Salvini ha elevato qualche protesta ma non è certo per difendere la spesa sociale. Il suo linguaggio contro l’incremento della spesa militare è diventato subito più moderato allorché la delegazione italiana – che il 22 scorso ha partecipato alla stesura dell’accordo che oggi si firmerà poco prima di un ricco pranzo che i maiali consumeranno alla faccia dei popoli del mondo – ha proposto di inserire i costi del ponte sullo Stretto di Messina all’interno della quota dell’1,5%. Questa nuova quota è una trovata di Rutte, segretario generale della Nato, che divide il 5% in due categorie, quella del 3,5% in spese militari “tradizionali”, il restante 1,5% in cosiddetta sicurezza allargata, informatica, cybersicurezza, infrastrutture critiche, e il ponte è critico per davvero!
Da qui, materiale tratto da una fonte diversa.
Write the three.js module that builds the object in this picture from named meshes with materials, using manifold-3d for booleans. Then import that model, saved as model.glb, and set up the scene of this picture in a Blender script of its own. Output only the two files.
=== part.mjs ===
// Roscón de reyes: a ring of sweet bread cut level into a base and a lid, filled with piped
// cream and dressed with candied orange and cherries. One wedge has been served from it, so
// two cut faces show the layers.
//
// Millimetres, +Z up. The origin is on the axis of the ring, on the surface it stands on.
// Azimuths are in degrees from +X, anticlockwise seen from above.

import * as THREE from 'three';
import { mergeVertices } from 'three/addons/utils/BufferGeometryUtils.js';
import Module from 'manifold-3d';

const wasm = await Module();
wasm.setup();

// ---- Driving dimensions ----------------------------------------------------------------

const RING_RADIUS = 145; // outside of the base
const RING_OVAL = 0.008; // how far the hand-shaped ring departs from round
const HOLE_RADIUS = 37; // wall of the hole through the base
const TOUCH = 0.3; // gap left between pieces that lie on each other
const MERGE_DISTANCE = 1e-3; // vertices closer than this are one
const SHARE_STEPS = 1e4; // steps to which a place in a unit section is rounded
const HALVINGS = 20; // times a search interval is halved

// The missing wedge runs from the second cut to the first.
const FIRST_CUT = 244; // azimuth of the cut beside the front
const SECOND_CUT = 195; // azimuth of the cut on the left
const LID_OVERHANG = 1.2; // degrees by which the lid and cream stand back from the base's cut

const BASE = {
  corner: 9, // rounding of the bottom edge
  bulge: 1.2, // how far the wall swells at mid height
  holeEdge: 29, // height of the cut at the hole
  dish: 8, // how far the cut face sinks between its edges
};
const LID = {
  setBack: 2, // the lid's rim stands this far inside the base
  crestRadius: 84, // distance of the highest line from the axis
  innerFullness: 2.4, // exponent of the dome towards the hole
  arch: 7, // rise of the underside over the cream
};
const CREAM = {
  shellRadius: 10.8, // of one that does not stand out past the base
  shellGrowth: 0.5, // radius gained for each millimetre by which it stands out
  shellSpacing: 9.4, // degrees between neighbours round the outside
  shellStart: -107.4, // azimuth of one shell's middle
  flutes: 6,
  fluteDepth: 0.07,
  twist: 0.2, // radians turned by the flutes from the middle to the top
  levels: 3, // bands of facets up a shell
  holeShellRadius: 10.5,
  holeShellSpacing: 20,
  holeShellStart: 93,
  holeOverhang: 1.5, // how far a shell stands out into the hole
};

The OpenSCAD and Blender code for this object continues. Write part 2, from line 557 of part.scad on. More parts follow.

L’affare delle armi e della contrattazione sul 5% non riguarda la sicurezza, la difesa e demagogia varia, ma soltanto interessi monetari e traffici di borsa. E allora, qual è il problema visto che “ci” viene proposto di risollevare un po’ il tessuto industriale che in Italia langue? Il piccolo problema è questo: oltre a sottrarre enormi masse di finanziamenti alla spesa per scuola, sanità e servizi sociali, questa nuova produzione dovrà essere “consumata”, altrimenti ingombrerà solo le caserme ed i depositi di armi. Le armi devono far sentire il loro rumore, e sarà quello delle campane a morto che solo i proletari potranno mettere a tacere una volta per tutte.
Intanto, tutta la nostra solidarietà va ai manifestanti arrestati durante questa giornata conclusiva del vertice Nato – si tratta di attivisti di Extinction Rebellion trascinati per terra e caricati dalla polizia. Anche senza leggi infami come quelle italiane, in tempi come questi ogni stato borghese non conosce altri metodi che arresti e manganelli. Gli attivisti manifestavano presso una stazione di servizio in una maniera che si può definire innocua, ma per i signori della guerra quella era una minaccia. Una minaccia ai loro interessi. Una minaccia che siamo chiamati a rafforzare ed estendere: la pace tra i popoli si può ottenere solo muovendo guerra alla guerra, guerra ai signori della guerra. I primi tra tutti, i gangster della NATO, un’organizzazione che ha seminato morte e distruzione in tutto il mondo. Bisogna fermarli!
La guerra che verrà (Berthold Brecht)
La guerra che verrà
Non è la prima.
Prima ci sono state altre guerre.
Alla fine dell’ultima c’erano vincitori e vinti.
Fra i vinti la povera gente faceva la fame.
Fra i vincitori faceva la fame la povera gente egualmente.